>> start Records to use

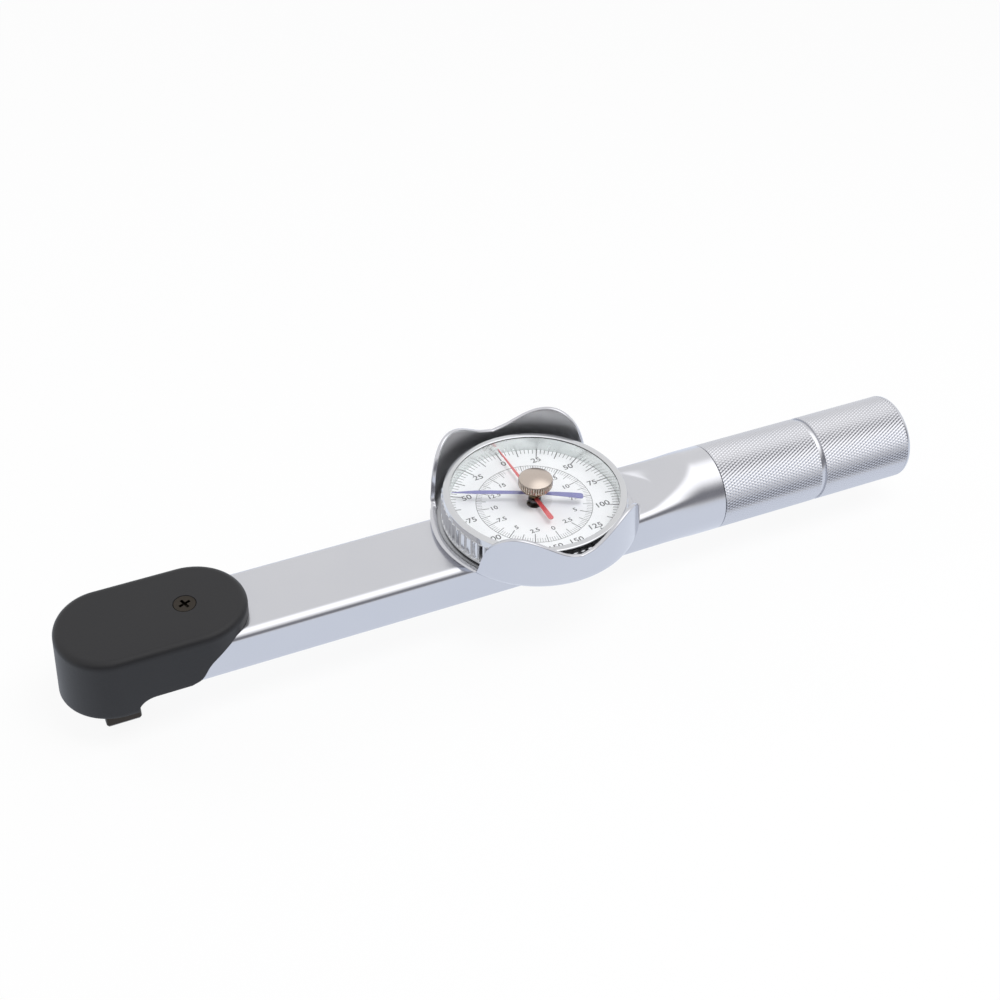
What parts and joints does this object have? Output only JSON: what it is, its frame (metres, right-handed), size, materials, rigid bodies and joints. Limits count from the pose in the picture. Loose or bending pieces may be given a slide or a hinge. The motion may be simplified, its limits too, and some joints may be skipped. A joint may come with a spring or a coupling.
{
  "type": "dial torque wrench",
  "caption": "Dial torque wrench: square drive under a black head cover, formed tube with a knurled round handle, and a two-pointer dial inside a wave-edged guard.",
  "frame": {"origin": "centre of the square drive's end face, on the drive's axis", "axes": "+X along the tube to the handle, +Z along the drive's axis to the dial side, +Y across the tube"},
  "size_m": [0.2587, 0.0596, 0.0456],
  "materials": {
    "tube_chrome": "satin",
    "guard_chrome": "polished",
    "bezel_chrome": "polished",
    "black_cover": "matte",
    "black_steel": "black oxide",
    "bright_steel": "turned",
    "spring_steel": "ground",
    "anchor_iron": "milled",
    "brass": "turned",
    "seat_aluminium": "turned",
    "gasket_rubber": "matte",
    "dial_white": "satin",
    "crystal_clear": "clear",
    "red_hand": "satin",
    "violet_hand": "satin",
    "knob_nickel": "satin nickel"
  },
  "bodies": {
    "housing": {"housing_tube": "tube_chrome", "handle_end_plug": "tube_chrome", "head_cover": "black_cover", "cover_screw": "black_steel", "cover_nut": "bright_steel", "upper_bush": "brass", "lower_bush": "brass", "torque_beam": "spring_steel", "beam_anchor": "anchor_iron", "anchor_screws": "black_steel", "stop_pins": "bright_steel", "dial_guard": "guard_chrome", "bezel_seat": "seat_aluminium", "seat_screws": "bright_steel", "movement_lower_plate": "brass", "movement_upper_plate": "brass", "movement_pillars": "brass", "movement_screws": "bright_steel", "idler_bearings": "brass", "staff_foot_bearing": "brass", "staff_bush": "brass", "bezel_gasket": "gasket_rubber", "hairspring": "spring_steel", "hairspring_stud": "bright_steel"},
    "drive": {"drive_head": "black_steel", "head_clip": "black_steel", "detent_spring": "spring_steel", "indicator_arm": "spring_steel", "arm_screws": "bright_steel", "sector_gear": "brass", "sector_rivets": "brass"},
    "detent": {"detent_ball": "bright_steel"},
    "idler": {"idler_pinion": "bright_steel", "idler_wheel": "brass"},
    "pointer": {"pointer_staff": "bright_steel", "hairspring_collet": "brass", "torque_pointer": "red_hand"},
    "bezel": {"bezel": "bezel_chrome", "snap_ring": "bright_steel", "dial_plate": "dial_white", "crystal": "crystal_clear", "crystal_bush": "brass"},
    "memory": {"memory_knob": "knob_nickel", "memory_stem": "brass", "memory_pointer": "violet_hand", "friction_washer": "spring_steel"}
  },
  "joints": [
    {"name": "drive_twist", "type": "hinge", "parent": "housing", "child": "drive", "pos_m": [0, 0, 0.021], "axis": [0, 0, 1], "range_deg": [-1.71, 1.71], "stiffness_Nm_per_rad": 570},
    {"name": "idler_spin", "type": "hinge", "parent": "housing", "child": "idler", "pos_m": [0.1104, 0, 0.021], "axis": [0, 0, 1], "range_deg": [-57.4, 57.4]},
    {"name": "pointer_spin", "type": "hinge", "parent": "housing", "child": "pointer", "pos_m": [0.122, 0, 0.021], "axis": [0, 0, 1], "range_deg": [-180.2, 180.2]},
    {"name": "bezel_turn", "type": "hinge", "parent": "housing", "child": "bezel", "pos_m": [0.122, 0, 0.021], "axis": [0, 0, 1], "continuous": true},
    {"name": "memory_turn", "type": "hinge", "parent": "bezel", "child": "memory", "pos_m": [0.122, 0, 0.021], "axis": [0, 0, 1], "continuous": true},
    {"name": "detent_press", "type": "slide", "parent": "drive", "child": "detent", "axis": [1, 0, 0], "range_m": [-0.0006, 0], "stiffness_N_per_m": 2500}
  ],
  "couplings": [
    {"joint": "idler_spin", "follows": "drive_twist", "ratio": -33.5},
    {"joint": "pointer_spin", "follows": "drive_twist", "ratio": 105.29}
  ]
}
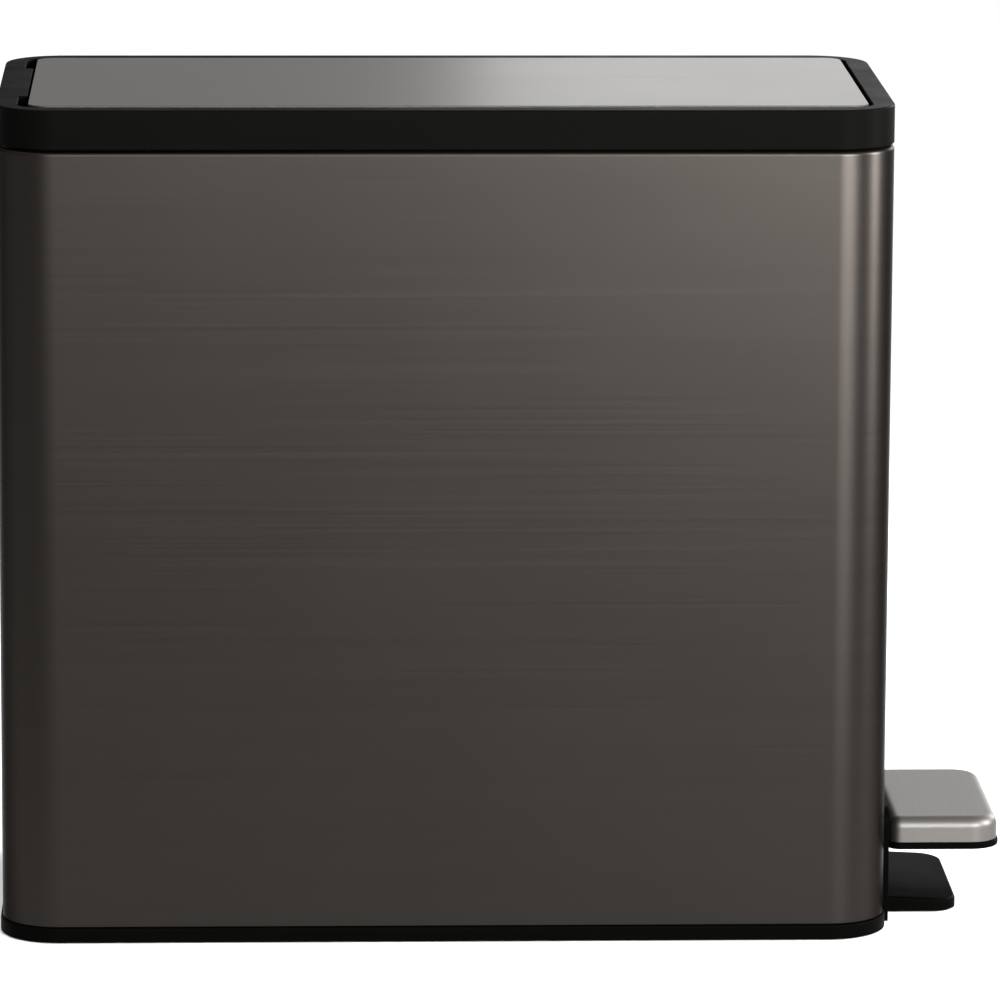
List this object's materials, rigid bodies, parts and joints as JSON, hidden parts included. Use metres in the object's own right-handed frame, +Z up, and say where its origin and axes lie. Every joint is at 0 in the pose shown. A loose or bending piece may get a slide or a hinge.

>> end Records to use

Requirement. Repeat the records exactly, including every line.

Answer to this task.
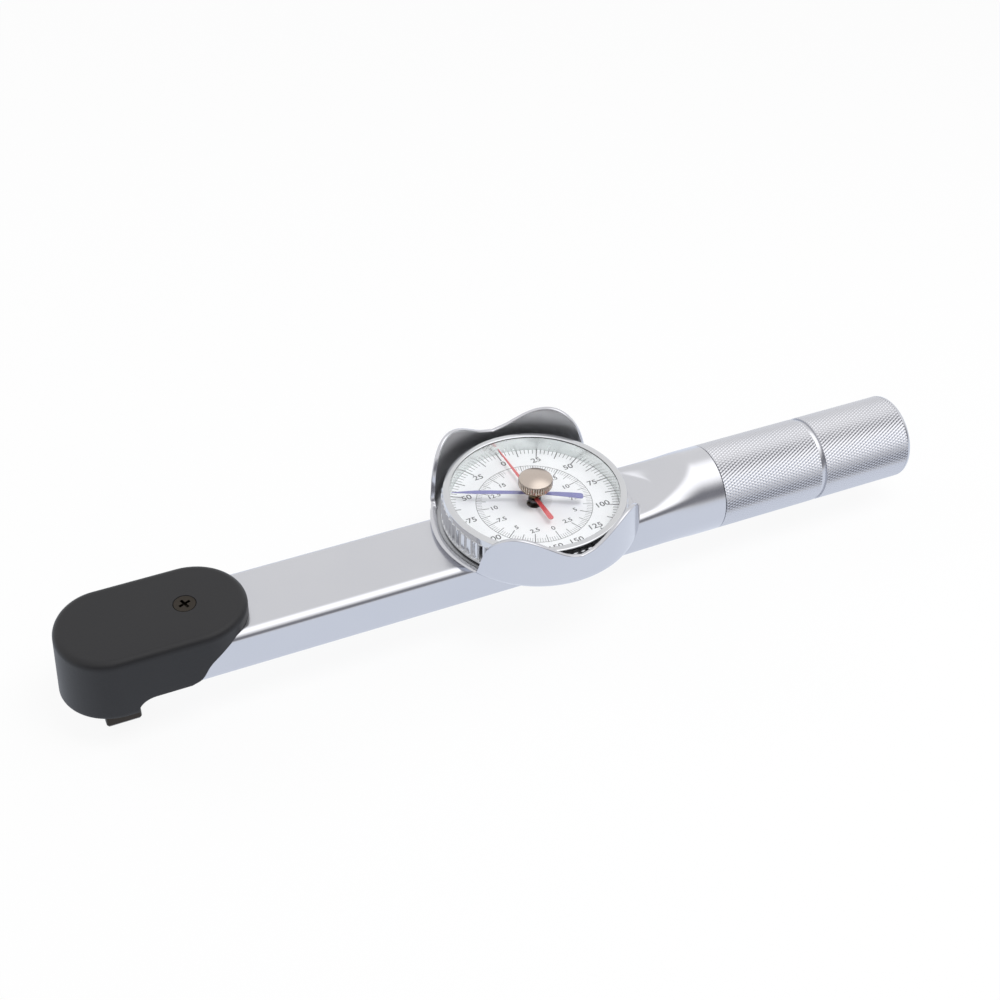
What parts and joints does this object have? Output only JSON: what it is, its frame (metres, right-handed), size, materials, rigid bodies and joints. Limits count from the pose in the picture. Loose or bending pieces may be given a slide or a hinge. The motion may be simplified, its limits too, and some joints may be skipped. A joint may come with a spring or a coupling.
{
  "type": "dial torque wrench",
  "caption": "Dial torque wrench: square drive under a black head cover, formed tube with a knurled round handle, and a two-pointer dial inside a wave-edged guard.",
  "frame": {"origin": "centre of the square drive's end face, on the drive's axis", "axes": "+X along the tube to the handle, +Z along the drive's axis to the dial side, +Y across the tube"},
  "size_m": [0.2587, 0.0596, 0.0456],
  "materials": {
    "tube_chrome": "satin",
    "guard_chrome": "polished",
    "bezel_chrome": "polished",
    "black_cover": "matte",
    "black_steel": "black oxide",
    "bright_steel": "turned",
    "spring_steel": "ground",
    "anchor_iron": "milled",
    "brass": "turned",
    "seat_aluminium": "turned",
    "gasket_rubber": "matte",
    "dial_white": "satin",
    "crystal_clear": "clear",
    "red_hand": "satin",
    "violet_hand": "satin",
    "knob_nickel": "satin nickel"
  },
  "bodies": {
    "housing": {"housing_tube": "tube_chrome", "handle_end_plug": "tube_chrome", "head_cover": "black_cover", "cover_screw": "black_steel", "cover_nut": "bright_steel", "upper_bush": "brass", "lower_bush": "brass", "torque_beam": "spring_steel", "beam_anchor": "anchor_iron", "anchor_screws": "black_steel", "stop_pins": "bright_steel", "dial_guard": "guard_chrome", "bezel_seat": "seat_aluminium", "seat_screws": "bright_steel", "movement_lower_plate": "brass", "movement_upper_plate": "brass", "movement_pillars": "brass", "movement_screws": "bright_steel", "idler_bearings": "brass", "staff_foot_bearing": "brass", "staff_bush": "brass", "bezel_gasket": "gasket_rubber", "hairspring": "spring_steel", "hairspring_stud": "bright_steel"},
    "drive": {"drive_head": "black_steel", "head_clip": "black_steel", "detent_spring": "spring_steel", "indicator_arm": "spring_steel", "arm_screws": "bright_steel", "sector_gear": "brass", "sector_rivets": "brass"},
    "detent": {"detent_ball": "bright_steel"},
    "idler": {"idler_pinion": "bright_steel", "idler_wheel": "brass"},
    "pointer": {"pointer_staff": "bright_steel", "hairspring_collet": "brass", "torque_pointer": "red_hand"},
    "bezel": {"bezel": "bezel_chrome", "snap_ring": "bright_steel", "dial_plate": "dial_white", "crystal": "crystal_clear", "crystal_bush": "brass"},
    "memory": {"memory_knob": "knob_nickel", "memory_stem": "brass", "memory_pointer": "violet_hand", "friction_washer": "spring_steel"}
  },
  "joints": [
    {"name": "drive_twist", "type": "hinge", "parent": "housing", "child": "drive", "pos_m": [0, 0, 0.021], "axis": [0, 0, 1], "range_deg": [-1.71, 1.71], "stiffness_Nm_per_rad": 570},
    {"name": "idler_spin", "type": "hinge", "parent": "housing", "child": "idler", "pos_m": [0.1104, 0, 0.021], "axis": [0, 0, 1], "range_deg": [-57.4, 57.4]},
    {"name": "pointer_spin", "type": "hinge", "parent": "housing", "child": "pointer", "pos_m": [0.122, 0, 0.021], "axis": [0, 0, 1], "range_deg": [-180.2, 180.2]},
    {"name": "bezel_turn", "type": "hinge", "parent": "housing", "child": "bezel", "pos_m": [0.122, 0, 0.021], "axis": [0, 0, 1], "continuous": true},
    {"name": "memory_turn", "type": "hinge", "parent": "bezel", "child": "memory", "pos_m": [0.122, 0, 0.021], "axis": [0, 0, 1], "continuous": true},
    {"name": "detent_press", "type": "slide", "parent": "drive", "child": "detent", "axis": [1, 0, 0], "range_m": [-0.0006, 0], "stiffness_N_per_m": 2500}
  ],
  "couplings": [
    {"joint": "idler_spin", "follows": "drive_twist", "ratio": -33.5},
    {"joint": "pointer_spin", "follows": "drive_twist", "ratio": 105.29}
  ]
}
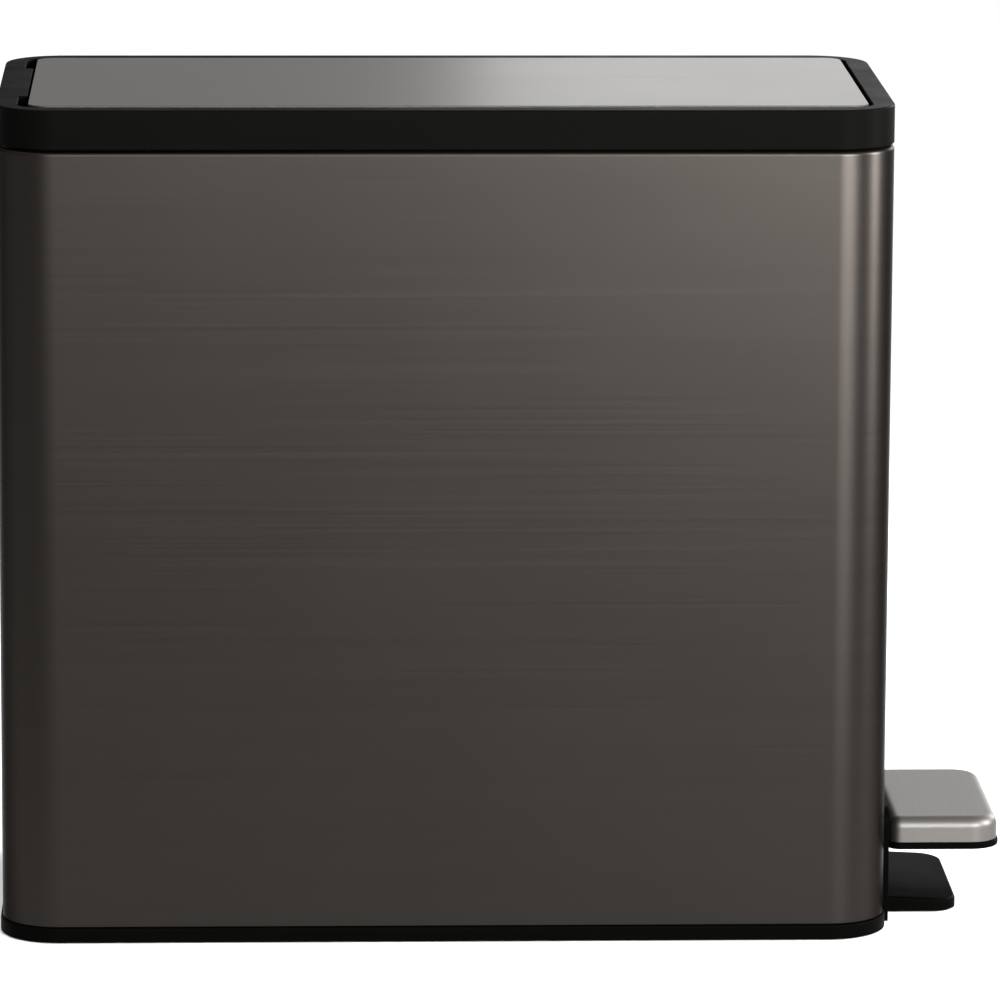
List this object's materials, rigid bodies, parts and joints as JSON, hidden parts included. Use metres in the object's own right-handed frame, +Z up, and say where its origin and axes lie. Every joint is at 0 in the pose shown. A loose or bending piece may get a slide or a hinge.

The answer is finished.